Calls to embrace austerity economics and return to the failed foreign policy of the past should not be heeded. 

On Monday’s Newsnight, Leslie made it clear that Chuka’s Coalition has been formed because the “fundamental issue is that the Labour Party has become obsessed with a quite narrow, outdated ideology.” 

Leslie means socialism or, as he described it in his speech at the Independent Group’s launch, seeing the world as being divided into “oppressors and the oppressed,” which he assures the world isn’t the case any more. 

Millions being held back while they see a tiny minority doing well out of this rotten system may beg to differ. 

These MPs claim to speak for the country but they have no mandate to continue to sit in Parliament on the basis of this new political formation. 

People in their area voted for them to serve them as Labour MPs on a Labour manifesto. They should have the courage of their convictions, do the right thing and stop blocking people in their areas from having the right to choose whether or not they give permission for their MPs to embark on this new enterprise with a different label and on a wholly different political basis. 

What the country needs isn’t Chuka’s Coalition reheating ideas from the turn of the century which are now not in tune with our changed times. Nor does the country need a national government with Tories and Liberal Democrats. 

What’s needed is a Labour government, which is the only vehicle that can defeat the Tories and deliver radical change. 

And that’s what we’ll keep on fighting for. I know that Parliamentary Labour Party colleagues — whether Bennites, Crosslandites or Healeyites — will do the same. 
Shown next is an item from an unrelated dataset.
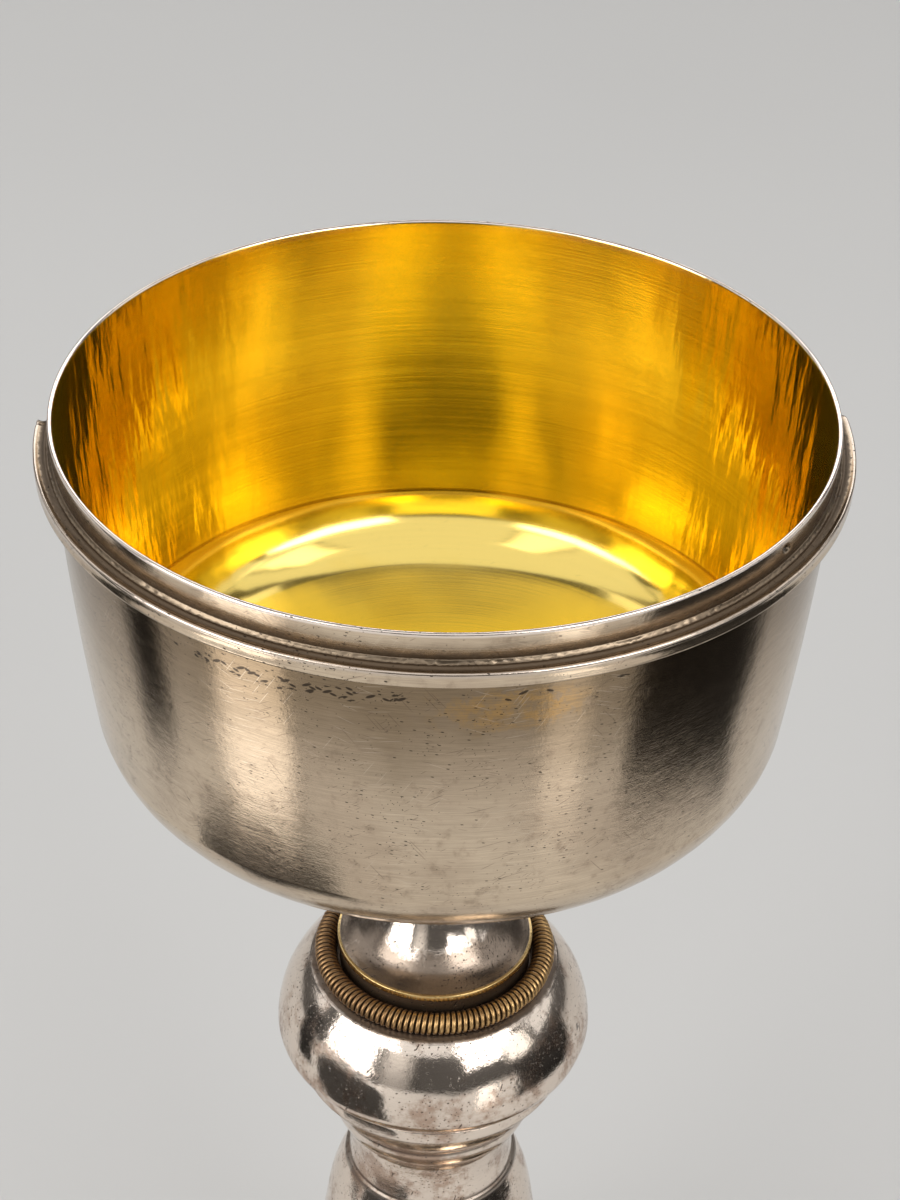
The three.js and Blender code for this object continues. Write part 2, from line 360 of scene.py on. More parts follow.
# %% [markdown]
# ## The bowl
#
# A silversmith raises the bowl from one flat sheet with a hammer and planishes it smooth. The wall is
# almost upright and draws in a little. Near the bottom there is a crease, then a tight curve, and then a
# shallow dish. The outer face runs 0.8 mm outside the inner one. Planishing leaves the wall very slightly
# uneven, which bends reflections into wavy flames, most of all at the two sides. This is a real relief of
# a few hundredths of a millimetre here, as the shape of the surface is what the polished gilding shows.
# One deep pit on the band at the rim is in the mesh too, with extra angles and rows where it lies.

# %% Bowl sizes and lines
RIM_R = 60
BOWL_WALL = 0.8
WALL_TAPER = 0.039
WALL_CURVE = 0.00079
CREASE_DEPTH = 51.8
TURN_R = 14.6
TURN_START = math.radians(78)
TURN_END = math.radians(21.8)
BOWL_BASE_Z = 193
SOLDER_PAD_R = 8.5


def wall_r(depth):
    """Outer radius of the bowl's wall at a depth below the rim."""
    return RIM_R - WALL_TAPER * depth - WALL_CURVE * depth ** 2


def bowl_line(thickness, band_step, wall_step=1.2, turn_steps=16, dish_steps=26):
    """The inner face from the rim to the middle, moved outwards by a thickness."""
    inset = BOWL_WALL - thickness
    depths = list(np.arange(0.5, 4, band_step)) + list(np.arange(4.2, CREASE_DEPTH - 0.5, wall_step))
    depths += [CREASE_DEPTH - 0.3, CREASE_DEPTH - 0.08]
    line = [(wall_r(d) - inset, RIM_Z - d) for d in depths]
    crease_r = wall_r(CREASE_DEPTH) - BOWL_WALL
    centre_r = crease_r - TURN_R * math.sin(TURN_START)
    centre_z = RIM_Z - CREASE_DEPTH + TURN_R * math.cos(TURN_START)
    slopes = np.linspace(TURN_START, TURN_END, turn_steps)
    slopes = [TURN_START - 0.003, TURN_START - 0.02] + list(slopes[1:])
    size = TURN_R + thickness
    line += [(centre_r + size * math.sin(s), centre_z - size * math.cos(s)) for s in slopes]
    dish_r = (centre_r + TURN_R * math.sin(TURN_END)) / math.sin(TURN_END)
    dish_z = centre_z - TURN_R * math.cos(TURN_END) + dish_r * math.cos(TURN_END)
    for s in np.linspace(TURN_END, 0, dish_steps)[1:]:
        line.append(((dish_r + thickness) * math.sin(s), dish_z - (dish_r + thickness) * math.cos(s)))
    return line


# %% Bowl profile
inner_line = bowl_line(0, 1.2)
outer_line = [pair for pair in bowl_line(BOWL_WALL, 0.22) if pair[0] > SOLDER_PAD_R + 0.3]
rim_line = [
    (RIM_R - 0.02, RIM_Z - 0.25), (RIM_R - 0.08, RIM_Z - 0.1), (RIM_R - 0.2, RIM_Z - 0.02), (RIM_R - 0.35, RIM_Z),
    (RIM_R - 0.5, RIM_Z - 0.01), (RIM_R - 0.66, RIM_Z - 0.07), (RIM_R - 0.77, RIM_Z - 0.2)]
pad_line = fine([(0, BOWL_BASE_Z), (SOLDER_PAD_R, BOWL_BASE_Z)], 2)
bowl_profile = pad_line + outer_line[::-1] + rim_line + inner_line
print("bowl profile has", len(bowl_profile), "points")

# %% Planishing and the pit
PIT_ANGLE = math.radians(-35.8)
PIT_DEPTH = 1.9
PIT_HALF_LENGTH = 0.85
PIT_HALF_HEIGHT = 0.55
PIT_SINK = 0.42

planish_flames = ripples(11, 26, (14, 52), (0.05, 0.22))
planish_fine = ripples(14, 30, (50, 110), (0.1, 0.4))
planish_soft = ripples(12, 18, (5, 22), (0.08, 0.3))
planish_rings = ripples(13, 12, (0, 5), (0.5, 1.4))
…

Even in the dark days of the aftermath of the decision to launch war on Iraq many stayed in the Labour Party, knowing it was the best vehicle to defeat the Tories. 

No-one should do anything which makes more likely the survival of this Conservative government. Our unity across the party with the single-minded focus on ousting this cruel Tory government is the best way of delivering for the communities we all came into politics to serve. 

Richard Burgon is shadow justice secretary and MP for Leeds East. This column appears fortnightly.